» Task brief
Output the lines below exactly, please, from the first line until the line with "1.2, z1: 8.6", counting both.

» Supplied information
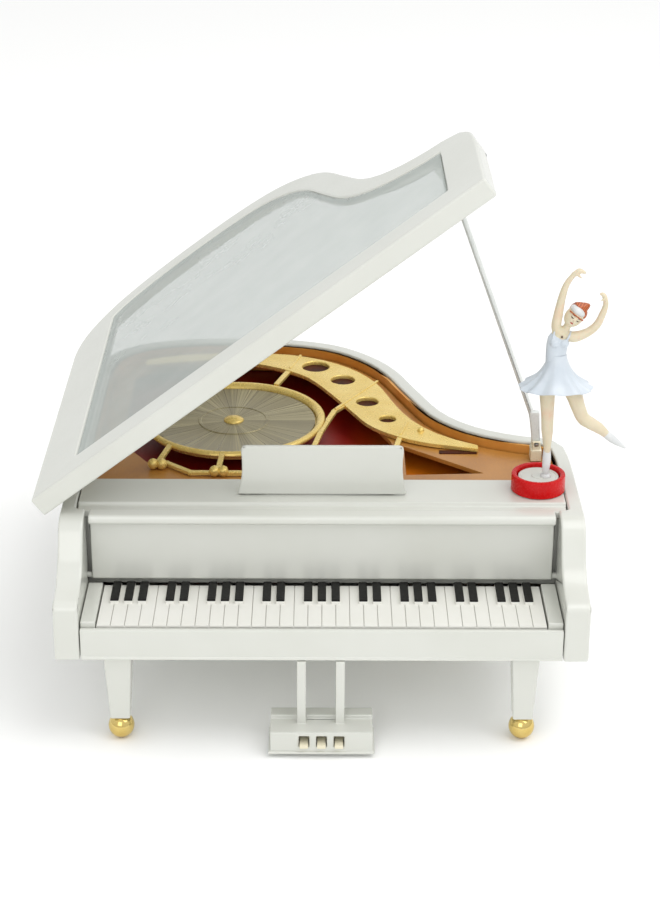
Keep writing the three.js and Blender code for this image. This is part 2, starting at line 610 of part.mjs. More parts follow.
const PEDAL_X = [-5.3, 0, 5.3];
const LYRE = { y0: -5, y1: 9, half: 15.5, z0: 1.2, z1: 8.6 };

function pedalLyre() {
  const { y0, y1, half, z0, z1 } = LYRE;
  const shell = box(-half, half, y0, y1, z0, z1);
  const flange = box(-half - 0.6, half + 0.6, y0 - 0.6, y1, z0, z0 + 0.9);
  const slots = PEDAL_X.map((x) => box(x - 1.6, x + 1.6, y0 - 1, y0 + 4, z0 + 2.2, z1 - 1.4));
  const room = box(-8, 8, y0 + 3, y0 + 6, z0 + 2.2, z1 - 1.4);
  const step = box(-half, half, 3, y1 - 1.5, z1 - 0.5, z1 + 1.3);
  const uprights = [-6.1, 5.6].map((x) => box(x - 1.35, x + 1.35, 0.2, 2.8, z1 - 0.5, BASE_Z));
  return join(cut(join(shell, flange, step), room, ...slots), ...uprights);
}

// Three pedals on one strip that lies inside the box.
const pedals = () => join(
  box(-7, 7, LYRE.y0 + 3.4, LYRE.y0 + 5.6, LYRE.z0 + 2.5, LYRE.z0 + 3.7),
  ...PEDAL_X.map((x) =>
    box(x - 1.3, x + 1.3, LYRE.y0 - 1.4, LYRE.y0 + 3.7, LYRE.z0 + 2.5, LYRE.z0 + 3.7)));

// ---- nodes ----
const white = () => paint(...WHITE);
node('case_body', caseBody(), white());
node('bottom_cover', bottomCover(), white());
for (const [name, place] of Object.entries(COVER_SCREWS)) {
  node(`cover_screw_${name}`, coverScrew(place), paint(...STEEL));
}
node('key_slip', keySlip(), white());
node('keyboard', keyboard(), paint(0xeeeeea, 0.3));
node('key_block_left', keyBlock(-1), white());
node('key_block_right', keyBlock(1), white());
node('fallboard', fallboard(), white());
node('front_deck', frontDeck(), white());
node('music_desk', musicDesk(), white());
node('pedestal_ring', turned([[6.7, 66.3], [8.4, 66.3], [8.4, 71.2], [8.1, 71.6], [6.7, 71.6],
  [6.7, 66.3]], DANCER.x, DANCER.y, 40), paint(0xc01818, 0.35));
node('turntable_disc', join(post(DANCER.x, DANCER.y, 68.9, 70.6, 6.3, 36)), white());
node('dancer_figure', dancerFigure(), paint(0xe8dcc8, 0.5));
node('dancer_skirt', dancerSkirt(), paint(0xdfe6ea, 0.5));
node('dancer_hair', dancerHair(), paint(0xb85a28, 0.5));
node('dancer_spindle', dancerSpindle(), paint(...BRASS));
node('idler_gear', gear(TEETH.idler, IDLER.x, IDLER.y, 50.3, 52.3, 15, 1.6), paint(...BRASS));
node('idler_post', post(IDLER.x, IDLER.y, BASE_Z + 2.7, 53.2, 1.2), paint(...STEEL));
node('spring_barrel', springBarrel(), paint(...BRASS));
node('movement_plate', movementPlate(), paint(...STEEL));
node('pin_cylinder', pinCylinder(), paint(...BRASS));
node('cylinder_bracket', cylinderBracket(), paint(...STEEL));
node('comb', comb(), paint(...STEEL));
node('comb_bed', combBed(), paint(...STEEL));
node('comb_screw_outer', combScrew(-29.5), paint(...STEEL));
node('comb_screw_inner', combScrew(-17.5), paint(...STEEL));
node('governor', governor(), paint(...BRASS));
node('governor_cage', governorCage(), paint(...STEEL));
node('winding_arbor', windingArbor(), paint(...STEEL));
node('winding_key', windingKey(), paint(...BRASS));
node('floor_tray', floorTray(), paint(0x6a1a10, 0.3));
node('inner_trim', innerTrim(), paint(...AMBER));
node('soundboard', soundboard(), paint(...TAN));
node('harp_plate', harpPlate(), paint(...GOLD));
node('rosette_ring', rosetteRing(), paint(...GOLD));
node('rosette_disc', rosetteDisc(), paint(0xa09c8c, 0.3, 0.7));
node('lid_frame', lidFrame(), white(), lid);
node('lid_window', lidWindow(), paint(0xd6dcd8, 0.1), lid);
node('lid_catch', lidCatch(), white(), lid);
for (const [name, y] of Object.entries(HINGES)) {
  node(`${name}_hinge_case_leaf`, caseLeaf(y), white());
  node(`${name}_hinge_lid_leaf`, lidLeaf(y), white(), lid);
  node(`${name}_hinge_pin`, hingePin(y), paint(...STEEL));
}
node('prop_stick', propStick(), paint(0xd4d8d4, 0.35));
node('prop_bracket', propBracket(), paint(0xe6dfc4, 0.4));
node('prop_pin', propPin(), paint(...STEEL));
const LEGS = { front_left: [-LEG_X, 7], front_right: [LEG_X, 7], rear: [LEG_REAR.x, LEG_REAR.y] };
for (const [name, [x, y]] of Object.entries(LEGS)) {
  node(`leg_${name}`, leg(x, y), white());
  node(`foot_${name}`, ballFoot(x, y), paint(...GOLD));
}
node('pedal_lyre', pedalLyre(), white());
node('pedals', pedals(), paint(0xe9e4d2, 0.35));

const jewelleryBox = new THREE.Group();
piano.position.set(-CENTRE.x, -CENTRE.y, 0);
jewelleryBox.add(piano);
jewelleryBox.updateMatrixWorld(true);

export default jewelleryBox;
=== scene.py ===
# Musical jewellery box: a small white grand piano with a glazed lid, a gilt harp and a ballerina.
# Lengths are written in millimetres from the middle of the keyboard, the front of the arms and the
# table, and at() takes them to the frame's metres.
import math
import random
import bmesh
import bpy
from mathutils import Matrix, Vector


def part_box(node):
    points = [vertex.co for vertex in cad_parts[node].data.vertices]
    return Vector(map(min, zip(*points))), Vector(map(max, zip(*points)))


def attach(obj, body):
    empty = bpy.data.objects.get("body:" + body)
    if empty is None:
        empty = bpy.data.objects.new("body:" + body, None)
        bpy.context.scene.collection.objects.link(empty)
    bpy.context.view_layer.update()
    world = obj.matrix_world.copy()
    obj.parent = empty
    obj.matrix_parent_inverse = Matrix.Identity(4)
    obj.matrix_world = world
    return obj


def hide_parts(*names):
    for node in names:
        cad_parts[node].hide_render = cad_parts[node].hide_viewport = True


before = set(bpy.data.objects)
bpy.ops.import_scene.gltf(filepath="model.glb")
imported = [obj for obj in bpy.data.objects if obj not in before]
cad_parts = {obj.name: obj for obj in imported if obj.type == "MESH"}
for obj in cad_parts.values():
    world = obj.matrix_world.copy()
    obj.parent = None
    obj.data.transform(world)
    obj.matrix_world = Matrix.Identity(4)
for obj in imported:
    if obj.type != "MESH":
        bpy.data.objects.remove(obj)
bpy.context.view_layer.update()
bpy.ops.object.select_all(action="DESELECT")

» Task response
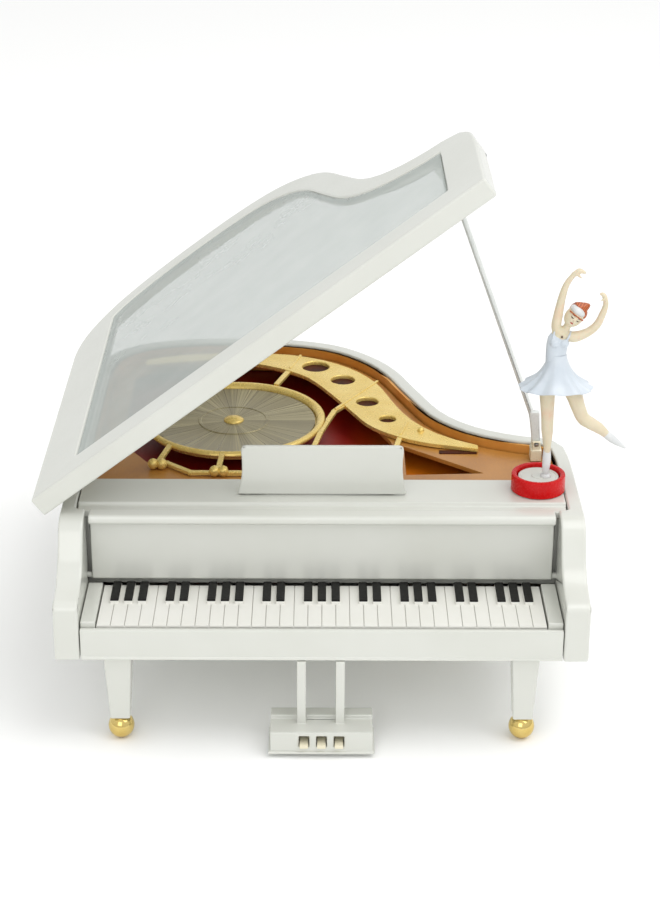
Keep writing the three.js and Blender code for this image. This is part 2, starting at line 610 of part.mjs. More parts follow.
const PEDAL_X = [-5.3, 0, 5.3];
const LYRE = { y0: -5, y1: 9, half: 15.5, z0: 1.2, z1: 8.6 };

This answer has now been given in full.